If its one piece of software I would think of it as an install. If it's
coordinating multiple pieces its a deployment.

------
oebs
Thanks for the writeup - very helpful. It's always good to get a view of how
others are solving the same problems oneself has.

That said, the article does come off a bit as trying to be authoritative, but
at the same time it doesn't leave enough room for possibilities where
alternative approaches may have merit as well (i.e. "this is how to do it" vs.
"what worked well for us, ymmv"). Newbies that read this article will think
that the principles described are the canonical way and even try and apply
them in scenarios where alternatives may prove superior.

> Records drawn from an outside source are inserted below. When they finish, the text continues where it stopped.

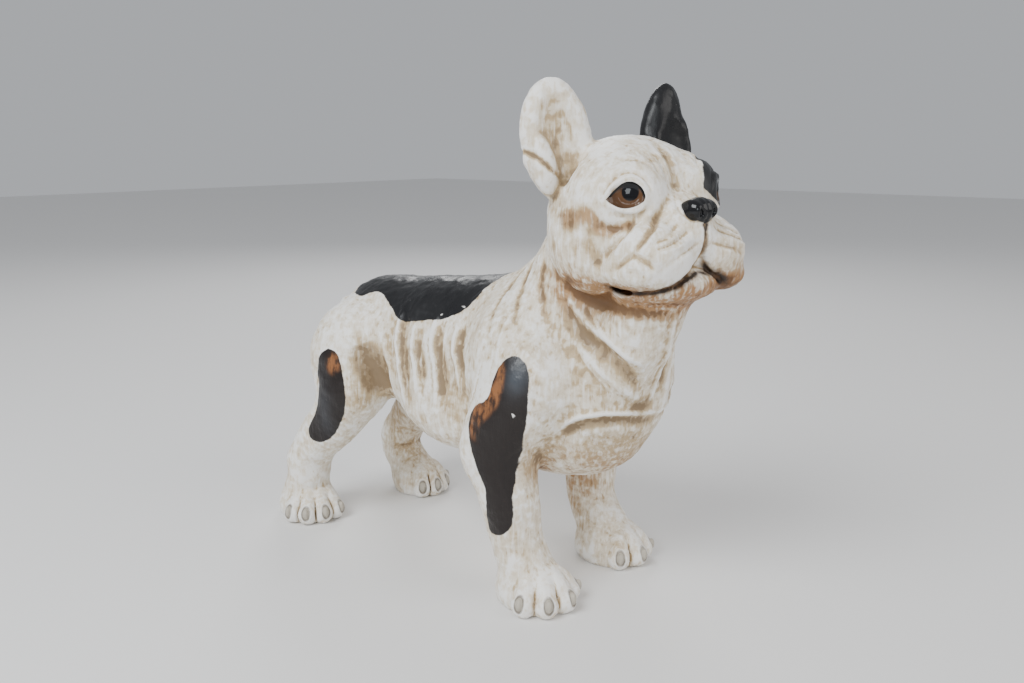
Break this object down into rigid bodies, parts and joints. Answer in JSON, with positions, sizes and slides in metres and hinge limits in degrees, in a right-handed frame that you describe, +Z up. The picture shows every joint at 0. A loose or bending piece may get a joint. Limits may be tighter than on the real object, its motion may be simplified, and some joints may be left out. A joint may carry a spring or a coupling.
{
  "type": "garden statue",
  "caption": "Standing French bulldog garden statue, cast and painted, with upright ears and its head turned aside, resting on four flat paws.",
  "frame": {"origin": "on the ground under the middle of the figure's bounding box", "axes": "+X to the figure's left across the shoulders, +Z up; the dog faces -Y"},
  "size_m": [0.1866, 0.4492, 0.4],
  "materials": {
    "painted_resin": "satin paint over cast resin, white with an ochre wash, with glossy black patches"
  },
  "bodies": {
    "root": {"bulldog": "painted_resin"}
  },
  "joints": []
}
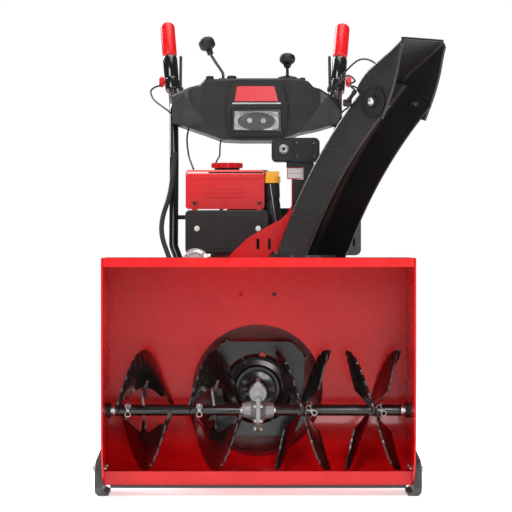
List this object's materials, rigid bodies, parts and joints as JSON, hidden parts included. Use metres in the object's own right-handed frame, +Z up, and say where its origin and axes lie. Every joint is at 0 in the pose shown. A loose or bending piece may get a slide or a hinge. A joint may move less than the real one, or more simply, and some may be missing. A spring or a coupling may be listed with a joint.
{
  "type": "two-stage snowblower",
  "caption": "Walk-behind two-stage snowblower with serrated ribbon augers, a tall bending discharge chute, front engine cover, dash with headlight, and bar handles.",
  "frame": {"origin": "on the ground midway between the wheels, directly under the axle", "axes": "+Z up, -Y towards the intake, +X towards the side the chute leans to at rest"},
  "size_m": [0.8969, 1.4779, 1.2824],
  "materials": {
    "red_paint": "glossy red powder coat",
    "red_plastic": "glossy moulded red",
    "black_paint": "glossy black paint",
    "black_plastic": "fine-grained black",
    "gloss_black": "glossy black",
    "shoe_black": "satin black, worn along the bottom",
    "zinc": "zinc plated",
    "cast_grey": "sand-cast, slightly rough",
    "crank_steel": "machined",
    "guard": "heat-proof black",
    "belt_rubber": "matte",
    "tyre": "matte tread rubber",
    "rim": "light grey painted",
    "yellow": "yellow moulded",
    "lens": "clear"
  },
  "bodies": {
    "machine": {"auger_housing": "red_paint", "impeller_housing": "red_paint", "chute_bracket": "red_paint", "engine_cover": "red_plastic", "hand_grips": "red_plastic", "scraper_bar": "black_paint", "drive_frame": "black_paint", "handle_tubes": "black_paint", "auger_bearings": "black_plastic", "dash_panel": "black_plastic", "control_head": "black_plastic", "belt_cover": "black_plastic", "fuel_tank": "black_plastic", "blower_housing": "black_plastic", "recoil_cover": "black_plastic", "grip_sleeves": "gloss_black", "dash_bezel": "gloss_black", "shoe_bolts": "zinc", "impeller_bearing": "zinc", "auger_gearbox": "cast_grey", "engine_block": "cast_grey", "cylinder_head": "cast_grey", "transmission": "cast_grey", "electric_starter": "cast_grey", "muffler_guard": "guard", "auger_belt": "belt_rubber", "headlight": "lens"},
    "auger": {"auger_left": "black_paint", "auger_right": "black_paint", "auger_shaft": "zinc", "shear_pins": "zinc"},
    "impeller": {"impeller": "black_paint", "impeller_shaft": "zinc"},
    "crank": {"crankshaft": "crank_steel"},
    "chute": {"chute_ring": "black_plastic", "chute_lower": "black_plastic", "pivot_bolts": "zinc"},
    "deflector": {"deflector": "black_plastic", "tilt_sector": "black_plastic"},
    "pinion": {"chute_pinion": "zinc"},
    "control_rod": {"control_rod": "zinc"},
    "wheel_left": {"tyre_left": "tyre", "rim_left": "rim", "axle_left": "zinc"},
    "wheel_right": {"tyre_right": "tyre", "rim_right": "rim", "axle_right": "zinc"},
    "shoe_left": {"skid_shoe_left": "shoe_black"},
    "shoe_right": {"skid_shoe_right": "shoe_black"},
    "auger_lever": {"auger_lever": "black_plastic"},
    "drive_lever": {"drive_lever": "black_plastic"},
    "trigger_left": {"trigger_left": "red_plastic"},
    "trigger_right": {"trigger_right": "red_plastic"},
    "shift_lever": {"shift_lever": "black_plastic"},
    "joystick_pivot": {"joystick_pivot": "zinc"},
    "joystick": {"joystick": "black_plastic"},
    "recoil_handle": {"recoil_handle": "black_plastic"},
    "fuel_cap": {"fuel_cap": "red_plastic"},
    "dipstick_cap": {"dipstick_cap": "yellow"},
    "starter_button": {"starter_button": "black_plastic"}
  },
  "joints": [
    {"name": "auger_spin", "type": "hinge", "parent": "machine", "child": "auger", "pos_m": [0, -0.52, 0.21], "axis": [1, 0, 0], "continuous": true},
    {"name": "impeller_spin", "type": "hinge", "parent": "machine", "child": "impeller", "pos_m": [0, -0.3, 0.253], "axis": [0, 1, 0], "continuous": true},
    {"name": "crank_spin", "type": "hinge", "parent": "machine", "child": "crank", "pos_m": [0, 0, 0.56], "axis": [0, 1, 0], "continuous": true},
    {"name": "chute_rotate", "type": "hinge", "parent": "machine", "child": "chute", "pos_m": [0.12, -0.242, 0.578], "axis": [0, 0, 1], "range_deg": [-140, 50]},
    {"name": "deflector_tilt", "type": "hinge", "parent": "chute", "child": "deflector", "pos_m": [0.34698, -0.46898, 0.983], "axis": [0.7071, 0.7071, 0], "range_deg": [-8, 45]},
    {"name": "pinion_spin", "type": "hinge", "parent": "machine", "child": "pinion", "pos_m": [0.1, -0.12368, 0.578], "axis": [0, 0, 1], "range_deg": [-225, 585]},
    {"name": "control_rod_spin", "type": "hinge", "parent": "machine", "child": "control_rod", "pos_m": [0.104, -0.0715, 0.88], "axis": [0, 0.9947, 0.1033], "range_deg": [-295, 115]},
    {"name": "wheel_left_spin", "type": "hinge", "parent": "machine", "child": "wheel_left", "pos_m": [-0.252, 0, 0.203], "axis": [1, 0, 0], "continuous": true},
    {"name": "wheel_right_spin", "type": "hinge", "parent": "machine", "child": "wheel_right", "pos_m": [0.252, 0, 0.203], "axis": [1, 0, 0], "continuous": true},
    {"name": "shoe_left_height", "type": "slide", "parent": "machine", "child": "shoe_left", "axis": [0, 0, 1], "range_m": [-0.01, 0.012]},
    {"name": "shoe_right_height", "type": "slide", "parent": "machine", "child": "shoe_right", "axis": [0, 0, 1], "range_m": [-0.01, 0.012]},
    {"name": "auger_lever_press", "type": "hinge", "parent": "machine", "child": "auger_lever", "pos_m": [-0.213, 0.648, 1.076], "axis": [1, 0, 0], "range_deg": [-25, 5]},
    {"name": "drive_lever_press", "type": "hinge", "parent": "machine", "child": "drive_lever", "pos_m": [0.213, 0.648, 1.076], "axis": [1, 0, 0], "range_deg": [-25, 5]},
    {"name": "trigger_left_squeeze", "type": "hinge", "parent": "machine", "child": "trigger_left", "pos_m": [-0.27, 0.656, 1.108], "axis": [1, 0, 0], "range_deg": [-15, 0]},
    {"name": "trigger_right_squeeze", "type": "hinge", "parent": "machine", "child": "trigger_right", "pos_m": [0.27, 0.656, 1.108], "axis": [1, 0, 0], "range_deg": [-15, 0]},
    {"name": "shift_lever_move", "type": "hinge", "parent": "machine", "child": "shift_lever", "pos_m": [-0.092, 0.32, 1.09], "axis": [1, 0, 0], "range_deg": [-18, 18]},
    {"name": "joystick_turn", "type": "hinge", "parent": "machine", "child": "joystick_pivot", "pos_m": [0.088, 0.32, 1.0915], "axis": [0, 1, 0], "range_deg": [-30, 12]},
    {"name": "joystick_tilt", "type": "hinge", "parent": "joystick_pivot", "child": "joystick", "pos_m": [0.088, 0.32, 1.0915], "axis": [1, 0, 0], "range_deg": [-5, 23]},
    {"name": "recoil_pull", "type": "slide", "parent": "machine", "child": "recoil_handle", "axis": [0, 1, 0], "range_m": [0, 0.6]},
    {"name": "fuel_cap_turn", "type": "hinge", "parent": "machine", "child": "fuel_cap", "pos_m": [-0.08, 0.086, 0.84], "axis": [0, 0, 1], "range_deg": [0, 90]},
    {"name": "dipstick_turn", "type": "hinge", "parent": "machine", "child": "dipstick_cap", "pos_m": [0.042, -0.052, 0.8], "axis": [0, 0, 1], "range_deg": [0, 180]},
    {"name": "starter_press", "type": "slide", "parent": "machine", "child": "starter_button", "axis": [0, -1, 0], "range_m": [0, 0.0025]}
  ],
  "couplings": [
    {"joint": "impeller_spin", "follows": "auger_spin", "ratio": 10},
    {"joint": "pinion_spin", "follows": "chute_rotate", "ratio": -4},
    {"joint": "control_rod_spin", "follows": "chute_rotate", "ratio": 2},
    {"joint": "joystick_turn", "follows": "chute_rotate", "ratio": 0.2},
    {"joint": "joystick_tilt", "follows": "deflector_tilt", "ratio": 0.5}
  ]
}
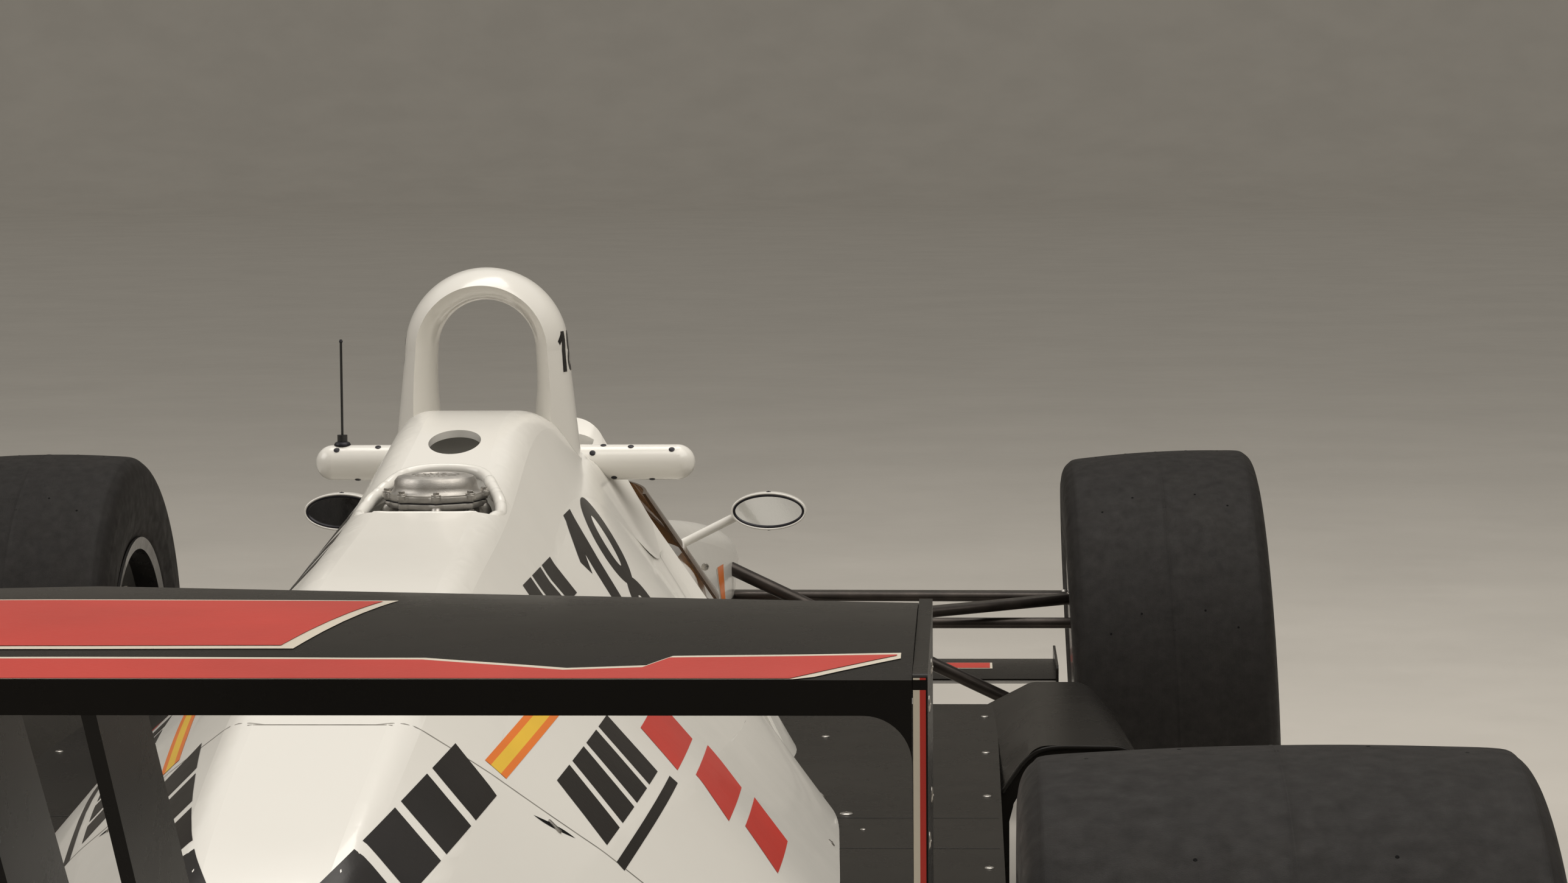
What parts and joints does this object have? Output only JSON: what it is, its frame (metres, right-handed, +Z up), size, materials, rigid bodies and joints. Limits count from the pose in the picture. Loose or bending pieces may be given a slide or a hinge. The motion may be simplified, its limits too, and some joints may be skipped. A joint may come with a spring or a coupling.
{
  "type": "open wheel racing car",
  "caption": "Single seat open wheel racing car with a slim hollow cockpit, faired roll hoop, side ducts, wings and steered wheels.",
  "frame": {"origin": "floor level at the centre of the car's length and width", "axes": "-Y points where the nose points, +X to the driver's left, +Z up"},
  "size_m": [2.0167, 4.915, 1.0023],
  "materials": {
    "body_white": "glossy painted composite",
    "body_black": "glossy painted composite",
    "floor_black": "bare composite, satin",
    "tinted_glass": "brown tint, polished",
    "seat_cloth": "close woven cover",
    "grip_leather": "suede-like grip",
    "dash_black": "matt",
    "cast_metal": "as cast, satin",
    "engine_metal": "as cast",
    "gear_metal": "dull cast",
    "core_metal": "finned core",
    "arm_metal": "dark bronze-black, satin",
    "upright_metal": "dull machined",
    "rim_metal": "dark satin",
    "disc_iron": "swept face bright, bell dull",
    "shaft_steel": "satin",
    "pipe_steel": "heat tinted",
    "tyre_rubber": "slick, matt",
    "mirror_face": "polished",
    "whip_black": "matt"
  },
  "bodies": {
    "chassis": {"monocoque": "body_white", "nose_cone": "body_white", "engine_cover": "body_white", "roll_hoop": "body_white", "windscreen": "tinted_glass", "seat": "seat_cloth", "head_pad": "dash_black", "steering_wheel": "grip_leather", "dash_panel": "dash_black", "camera_pods": "body_white", "antenna": "whip_black", "mirror_housings": "body_white", "mirror_glasses": "mirror_face", "sidepod_left": "body_black", "sidepod_right": "body_black", "radiators": "core_metal", "underfloor": "floor_black", "engine_block": "engine_metal", "popoff_valve": "cast_metal", "gearbox_casing": "gear_metal", "exhaust_pipe": "pipe_steel", "rear_wing_plane": "body_black", "rear_wing_end_plates": "body_black", "rear_wing_pylons": "body_black", "front_wings": "body_black", "front_wishbones": "arm_metal", "rear_wishbones": "arm_metal", "rear_uprights": "upright_metal"},
    "steering_rack": {"steering_rack": "arm_metal"},
    "front_upright_left": {"front_upright_left": "upright_metal"},
    "front_upright_right": {"front_upright_right": "upright_metal"},
    "front_wheel_left": {"front_tyre_left": "tyre_rubber", "front_rim_left": "rim_metal", "front_disc_left": "disc_iron"},
    "front_wheel_right": {"front_tyre_right": "tyre_rubber", "front_rim_right": "rim_metal", "front_disc_right": "disc_iron"},
    "rear_wheel_left": {"rear_tyre_left": "tyre_rubber", "rear_rim_left": "rim_metal", "rear_disc_left": "disc_iron", "drive_shaft_left": "shaft_steel"},
    "rear_wheel_right": {"rear_tyre_right": "tyre_rubber", "rear_rim_right": "rim_metal", "rear_disc_right": "disc_iron", "drive_shaft_right": "shaft_steel"}
  },
  "joints": [
    {"name": "steer_left", "type": "hinge", "parent": "chassis", "child": "front_upright_left", "pos_m": [0.74, -1.3875, 0.32899], "axis": [0, 0, 1], "range_deg": [-15, 15]},
    {"name": "steer_right", "type": "hinge", "parent": "chassis", "child": "front_upright_right", "pos_m": [-0.74, -1.3875, 0.32899], "axis": [0, 0, 1], "range_deg": [-15, 15]},
    {"name": "rack_slide", "type": "slide", "parent": "chassis", "child": "steering_rack", "axis": [1, 0, 0], "range_m": [-0.026, 0.026]},
    {"name": "front_spin_left", "type": "hinge", "parent": "front_upright_left", "child": "front_wheel_left", "pos_m": [0.852, -1.3875, 0.32899], "axis": [1, 0, -0.0087], "continuous": true},
    {"name": "front_spin_right", "type": "hinge", "parent": "front_upright_right", "child": "front_wheel_right", "pos_m": [-0.852, -1.3875, 0.32998], "axis": [0.9986, 0, -0.0523], "continuous": true},
    {"name": "rear_spin_left", "type": "hinge", "parent": "chassis", "child": "rear_wheel_left", "pos_m": [0.7965, 1.4575, 0.34095], "axis": [0.9998, 0, -0.0175], "continuous": true},
    {"name": "rear_spin_right", "type": "hinge", "parent": "chassis", "child": "rear_wheel_right", "pos_m": [-0.7965, 1.4575, 0.34095], "axis": [0.9998, 0, -0.0175], "continuous": true}
  ],
  "couplings": [
    {"joint": "steer_right", "follows": "steer_left", "ratio": 1},
    {"joint": "rack_slide", "follows": "steer_left", "m_per_rad": -0.095}
  ]
}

Other than that, a lot of good advice, well done!

------
AlexTes
I've been arguing for using Git Flow. Reading the post I have to say the stand
our lead takes against Git Flow and in favour of very cosy CI is perhaos
steonger than I realised.

He argues for pushing about as often as possible. With our small team thats
very do-able, every push gets tested and linted by the 'blue' or 'green'.
You're supossed to only push passing code which you easily can by running the
tests and lint locally. So instead of all the pain points mentioned in the
post you write passing code, pull and rebase on other passing code, and then
push. Little code review, no worries about hasty reverting, few / early
conflicts keeping us from trilling each other up or writing incompatible
features.

The reason I argue for Git Flow? Our tree is an absolute mess. Most often a
single chain, of often linearly scrambled features. In other words removing
one feature would be hard and require a bunch of legwork, not a couple Git
commands.

If anyone strongly feels there's a better way for a small team than lightning
fast CI let me know!

------
doublerebel
I wish native Nodejs deployment was a solved problem, but there really is no
comprehensive and universally used tool for deploying Nodejs using Nodejs.
ShipIt mentioned in the article is barely a year old, it has a short
featurelist and short list of users. PM2 (Keymetrics) is not bad but is buggy,
also they seem a bit overwhelmed at the moment. Flightplan is decent but the
syntax is more awkward than ShipIt. Every other common language has a stable
deployment tool besides Nodejs.

I ended up going with Distelli, it's a SaaS but it's fantastic. These days
deploys often involve more than just one app or language, and I really prefer
a tool that can ship anything. Also, having a GUI to see deployment statuses
is invaluable. With those requirements none of the Nodejs tools can stand up
to the other, more mature utilities. And rather than have to write all my
deploy logic in another language, I just purchase the service.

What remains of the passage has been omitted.